Carrie blinked at him several times as if he’d taken her by surprise, and after a moment the hint of a smile caused the corners of her mouth to quiver.

“What’s so all-fired funny?” he demanded, then deeply regretted his lack of patience. She was worried sick and all he could do was berate her, shout at her, when he should have been looking for ways to comfort her.

The humor drained from her eyes, and she stood. “Nothing. It’s just that…oh, Kyle, it was sweet of you to bring dinner, but really I won’t be hungry for ages.”

Her words were a dismissal, but Kyle wasn’t going to leave. He moved out of the chair, walked over to where she was standing by the kitchen counter, and took her in his arms. She came without resisting, as if she too had been waiting for this moment, dreading it yet desperately needing him to hold her.

Kyle kissed her lightly, making sure the contact between them was warm and gentle. She didn’t open her lips to him, but then he hadn’t expected that she would.

Not at first.

So he kissed her again and again, lightly, tenderly, on her temple and cheek. He ran his tongue on the underside of her chin and down her throat, marveling at how soft and silky her skin was and at the primal feminine scent of her.

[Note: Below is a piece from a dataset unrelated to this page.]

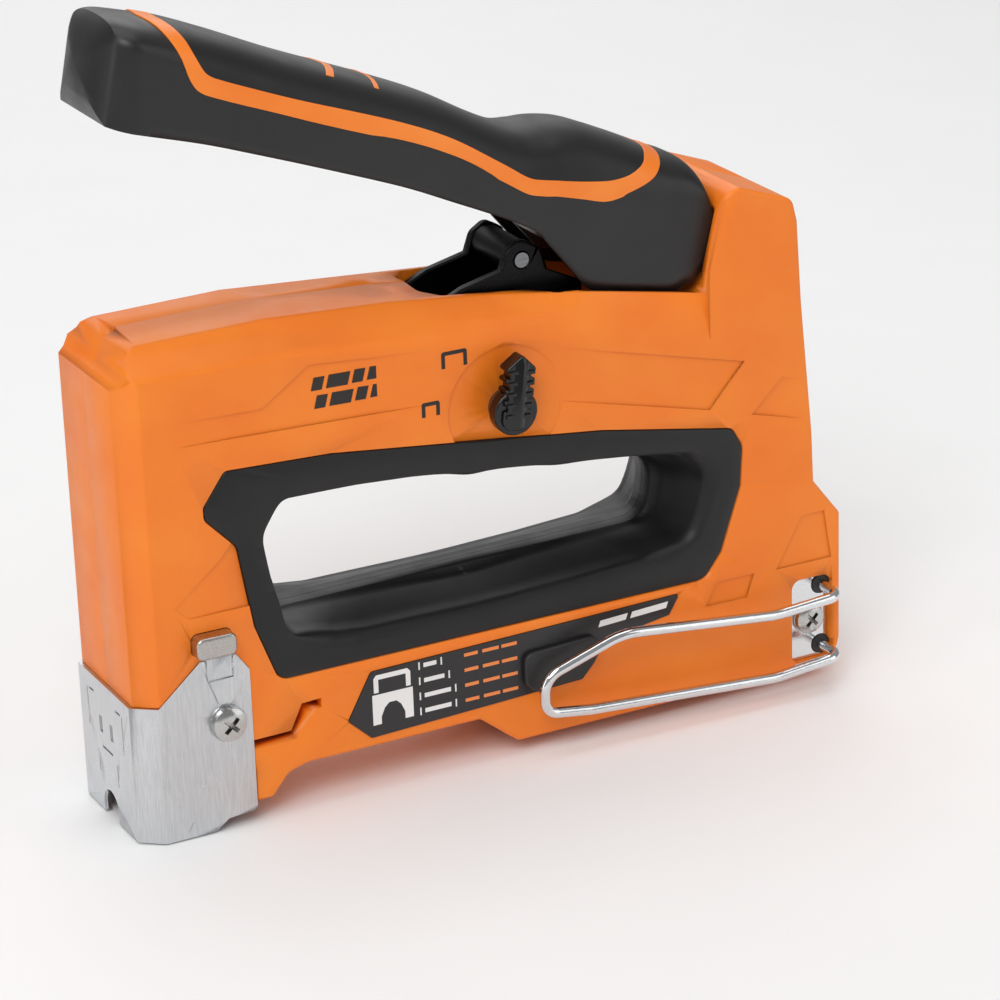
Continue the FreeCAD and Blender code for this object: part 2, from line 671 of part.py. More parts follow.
def lever_shell():
    above_trim = side_slab(trim_line(3.2), -lever_half - 1, lever_half + 1)
    return lever_body().cut(above_trim).cut(lever_cavity(lever_half - lever_wall, 0))


def lever_trim():
    lower = side_slab(trim_line(3.2), -lever_half - 1, lever_half + 1)
    upper = side_slab(trim_line(0), -lever_half - 1, lever_half + 1)
    return lever_body().common(lower).cut(upper)


def lever_grip():
    upper = side_slab(trim_line(0), -lever_half - 1, lever_half + 1)
    return lever_body().common(upper)


def lever_channel():
    """Pressed steel channel inside the shell: walls on the pivot pin, web over the roller."""
    outer = lever_half - lever_wall - seat
    web_low = (roller_x, roller_z + roller_r + 0.9)
    room = lever_cavity(outer, seat)
    limit = side_slab([(30, above(42.0)), (30, above(60)), (pivot_x + 7.9, above(60)),
                       (pivot_x + 6.5, above(1.4)), (rear(54.4), above(4.4)), (rear(65.4), above(17.6)),
                       (rear(73.3), above(21.2)), (rear(93.8), above(30.7))], -outer, outer)
    slope = math.tan(math.radians(20))
    inner = side_slab([(20, web_low[1] + (web_low[0] - 20) * slope),
                       (rear(52), web_low[1] - (rear(52) - web_low[0]) * slope),
                       (pivot_x - 5, pivot_z + lug_r + gap + 0.5),
                       (pivot_x + 10, pivot_z + lug_r + gap + 0.5),
                       (pivot_x + 10, above(-20)), (20, above(-20))],
                      -outer + channel_t, outer - channel_t)
    pin = rod_y(pivot_x, pivot_z, pivot_pin_r + running, -20, 20)
    return room.common(limit).cut(inner).cut(pin)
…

Between kisses he whispered how beautiful she was and with some finagling managed to free her hair so the glorious weight of it spilled into his waiting hands.

After a few moments he felt the tension ease out of her body and she relaxed against him. Taking her by the hand, he walked into the living room, sat on the sofa, and brought her down into his lap.

Kyle wasn’t sure what he intended. One moment they were arguing and the next she was in his arms. It seemed the most appropriate place for her to be. They certainly didn’t have any trouble communicating on the physical level; anything else was a disaster. Kyle figured they could work on the verbal aspects of their relationship later. Just now he had more pressing interests.

He’d been teased and tantalized to the limit of his endurance. No longer. Holding his breath, he slipped his hand beneath her shirt, kneading her breast in a slow, almost hypnotic motion until she sighed and sought his lips.

Kyle gave her his mouth and, using his tongue, gently stroked her own in deeply arousing kisses. Arched as she was against the barrier of the sofa arm, Carrie’s breasts were thrust toward him. He fondled their satin-smooth roundness until her nipples were rigidly extended. Only then did he rasp his
thumb over the apex of her breast and was instantly rewarded by a soft sigh. Instantly the nipple tightened even more and thrust upward.